Black Joe Lewis & the Honeybears – If you took James Brown and Sly and the Family Stone, put them in a jar, and shook it up, the result would be Black Joe Lewis & the Honeybears. Seriously energetic, soulful performance. The only knock on them would be their horn “solos” that started off promising and never really went anywhere.
The first ever Unfortunately Small Crowd Award goes to the Yeah Yeah Yeahs who put on a damn good show that truly exceeded my expectations. You see, Kings of Leon were playing at the same time as this show, so most of the festival crowd was clear across the park when the Yeah Yeah Yeahs went on stage. Until this weekend, my only real exposure to them was playing “Maps” in Rock Band, a song I wasn’t real crazy about, but they sure are fun to watch live. And I’m not at all attracted to her, but I think having sex with lead singer Karen O would be the loudest and most awesomely disorienting seizuregasm ever. I’d also be afraid of where she’d try to stick the microphone, but I'd probably just go along with it.
The Weirdest Freak Out Award goes to my festival partner (my wife), whose wristband was on so tight that the universe was collapsing on itself, to hear her tell it.
The Shittiest Performance Award goes to K’Naan. K’Naan was actually awesome, but he had the misfortune of performing at the stage closest to the toilets. See what I did there? With that award title? That, my friends, is a little play on words that maybe leaves you confused for a bit, but explains it in due time, all while making you question the very essence of your being.

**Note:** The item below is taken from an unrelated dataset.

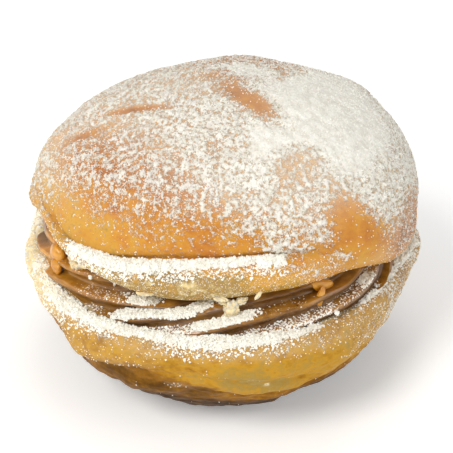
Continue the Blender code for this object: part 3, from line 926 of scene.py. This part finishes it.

The Band I’m Least Likely to Continue Listening To After ACL Award goes to Them Crooked Vultures. There’s no denying the talent that makes up this group. Shit, one quarter of my favorite band of all time is in it! That being said, we saw their entire show and for whatever reason, I just wasn’t feeling it. Dave Grohl on the drums live is a sight to see, though.
And now for the crowning achievement of the entire weekend and what I hope becomes a recurring award for many years…The Most Likely to Lay Himself at My Feet, Rub His Breasts, and Accidentally Run His Knuckles Across My Shin While Fixing His Hair Award goes to this guy:
Thank you for invading my personal space. It was the realest experience I’ve had in awhile.
Well, folks, that’s pretty much a wrap for this year’s festival. The weather and the seemingly ridiculous amount of people made me seriously question whether or not I would attend again, but hell if my wife and I didn’t leave the festival already talking about buying tickets for next year. ACL 2010 or bust!
2 comments:
I am not a live music person so leave me alone. But I do love the shout out. Maybe I should finally write on my blog so I can shout out to my 2 fans. I will go with you next year if Weird Al performs.
I can't think of anything funny to say, but this made me laugh a lot.